Петр Вайль
Другой Гришковец
Писатель Гришковец – всякий раз иной. Повесть «Рубашка» с тщательно выстроенным сюжетом и открытым финалом. «Реки» – неизвестно что: повесть, эссе, мемуар, поэма в прозе, – где открыты и финал, и начало, и кульминация: прямо-таки распахнуты и бескрайни, как его Сибирь, о которой речь. Теперь – рассказы, тоже очень различные: и лирические монологи героя-автора («Другие»), и новелла на грани притчи («Погребение ангела»), и едва ли не анекдотическая зарисовка («Лечебная сила сна»), и психологическая история с тщательным и подробным погружением в глубины души («Планка»).
Повествование может идти и от первого, и от третьего лица, но это всегда безошибочно Гришковец. Общее в разных Гришковцах – читательское восприятие. Он (они?) вызывает внятную, сырую, честную эмоцию – просто смех и просто слезу.
От всего этого Гришковец литературный (как и Гришковец театральный) с трудом подпадает под привычную классификацию, на него не клеится этикетка. Он не встраивается, как не встроить ни в какое фиксированное искусство кусок жизни. Он отважно решился приблизить, даже попытаться совместить художество и нелепо-невнятную повседневность.
Гришковец пишет «как в жизни» – запинаясь, спотыкаясь, путаясь. В нем узнаешь свои, никогда никому не произнесенные слова, недодуманные мысли, невыраженные чувства. Попадания точны: болезненные, как укол, и радостные, как поцелуй. Такое встраивать никуда не хочется.

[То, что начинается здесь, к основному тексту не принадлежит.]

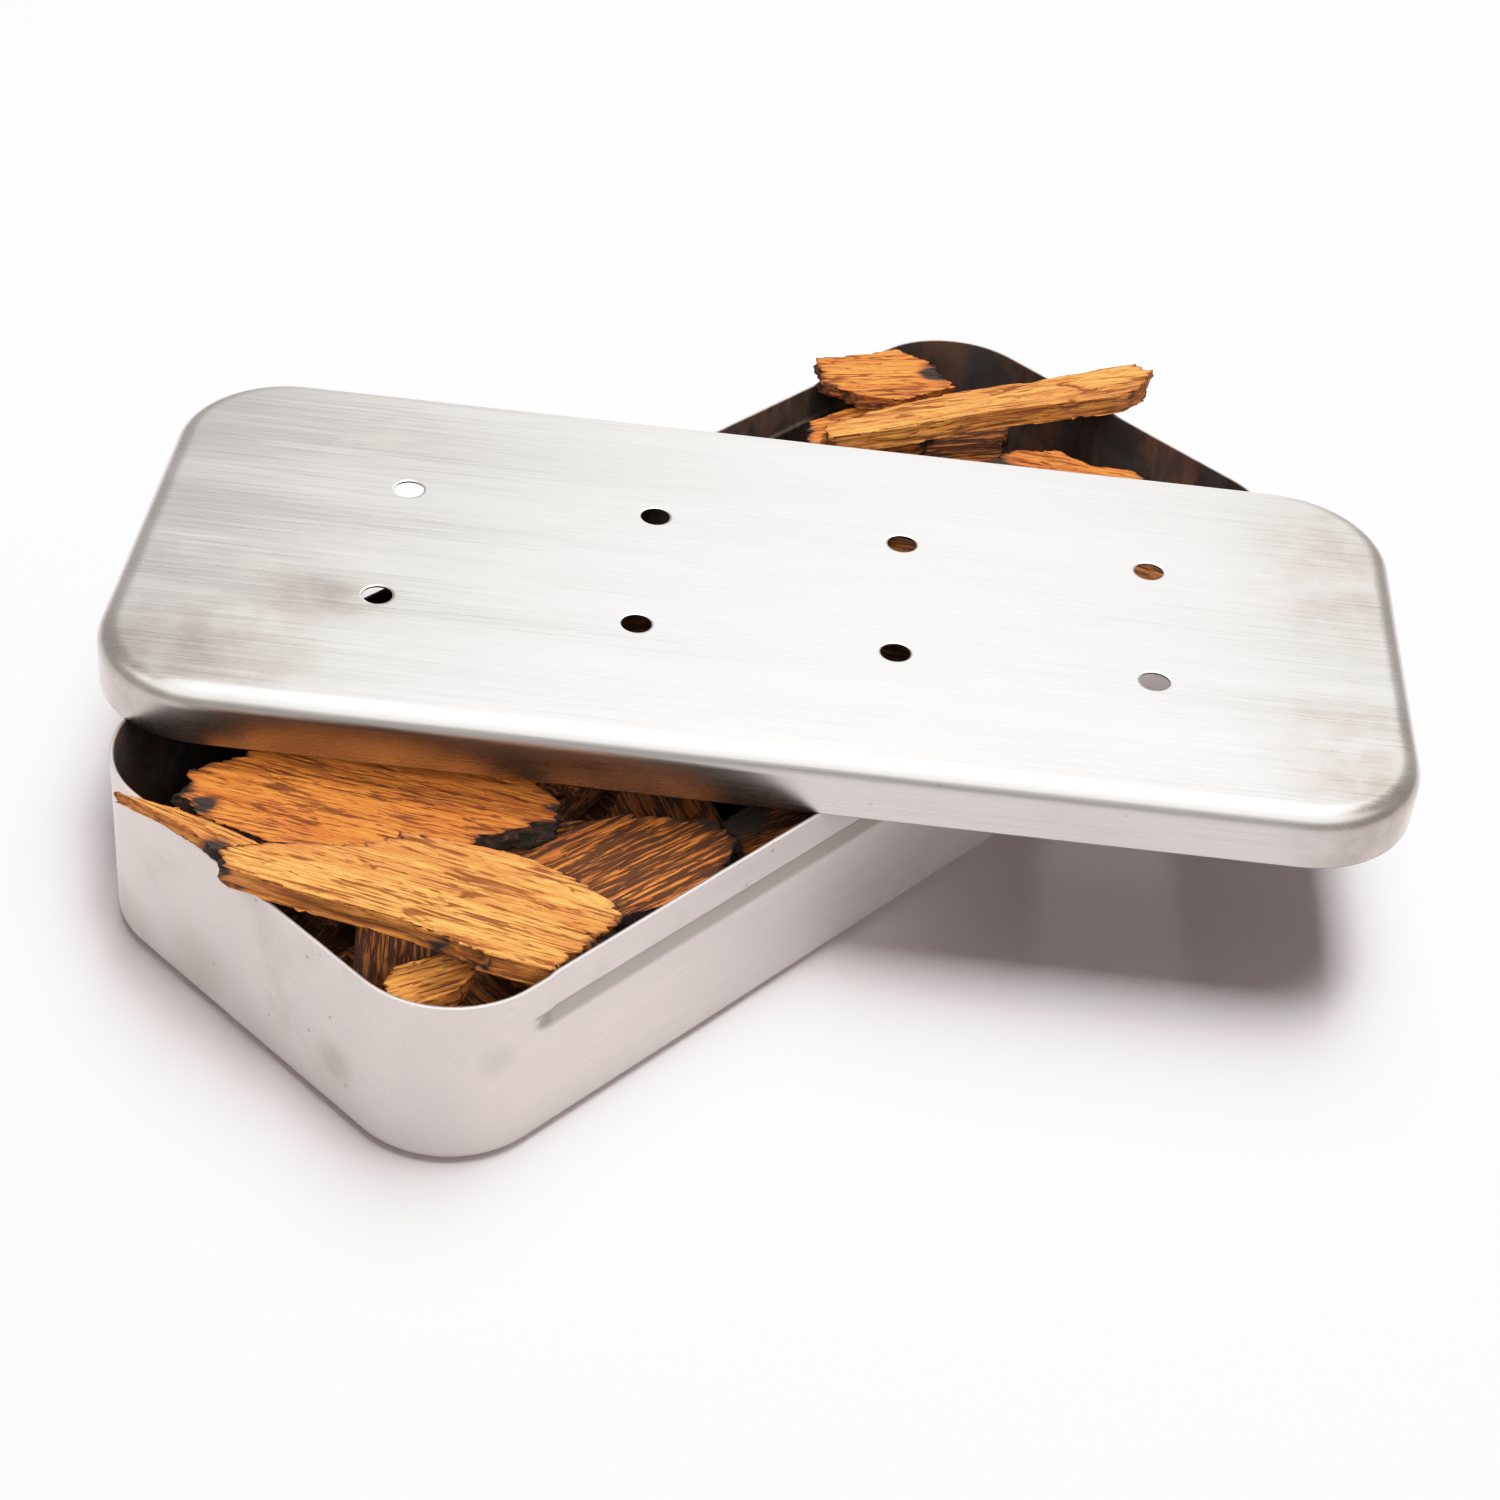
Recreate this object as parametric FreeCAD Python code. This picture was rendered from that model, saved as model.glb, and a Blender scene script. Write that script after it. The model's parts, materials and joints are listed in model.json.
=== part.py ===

Обыденное и очень хорошо знакомое опознается как исповедальное и неожиданное.
«…Плохая и однообразная еда, грубость и унижение, унижение бессмысленными делами, которых было много. Оказывается, я привык к этому. Я даже привык всё это ненавидеть…»
Или уж совсем неопределимо-бытовое.
«Он готовил еду, комфортно звучало радио… Дима открыл бутылку вина, в голове летали какие-то спокойные, разрозненные слова типа: «неплохо», или «вот ведь…», или «ё-моё»… Дима позвонил одной своей знакомой, не дозвонился и успокоился окончательно».
Всё это при чтении не столько воспринимается, сколько узнается. Так с возрастом понимаешь, что если любишь путешествия, то постепенно попадание в знакомые места начинает волновать не меньше, а затем и больше, чем места новые. Узнавание становится ценнее новизны, переживание пережитого – значительнее первопроходчества. Это объяснимо: ты видишь себя изменившегося в старых декорациях, и по прежним отметинам строится график твоей души. Так персональные откровения Гришковца, совпадая с твоими, напоминая о твоих, – будоражат и пополняют твое знание о себе. Его авторский личный опыт – благодаря точному художественному чутью – делается способом освоения нашего общего чувственного опыта.
При этом проза Гришковца – всегда конкретна и изобразительна. Стиль подчинен стремлению ухватить «кусок жизни» в его каждодневной правдивости.
«Сразу же меня отправили в учебный отряд («учебку») Тихоокеанского флота, чтобы изучить военную специальность. Полгода я должен был изучать торпеды…»
Разумеется, здесь не недосмотр: «изучать», а через пять слов – «изучить». Исправить было бы легче легкого. Но тут господствует принцип звучащего – то есть жизненного – слова: звучание не боится повторов, рассказчик знает, что не обязательно и даже противопоказанно всегда искать синонимы. Пишущий себя читает, рассказывающий себя слышит.
«Двоих сняли с поезда в Комсомольске-на-Амуре, одного с сильной температурой, другого из-за попытки украсть что-то на вокзале в Комсомольске-на-Амуре».
Опять повтор. Опять принцип звучания. Требование ритма важнее канонов стилистики. Кроме того – такое неловко даже произнести в приличном литературном обществе, – автор хочет, чтобы его поняли. Нет, он не делает поблажек, не подлаживается, но и не возводит барьеров. Читатель чувствует, что ему доверяют.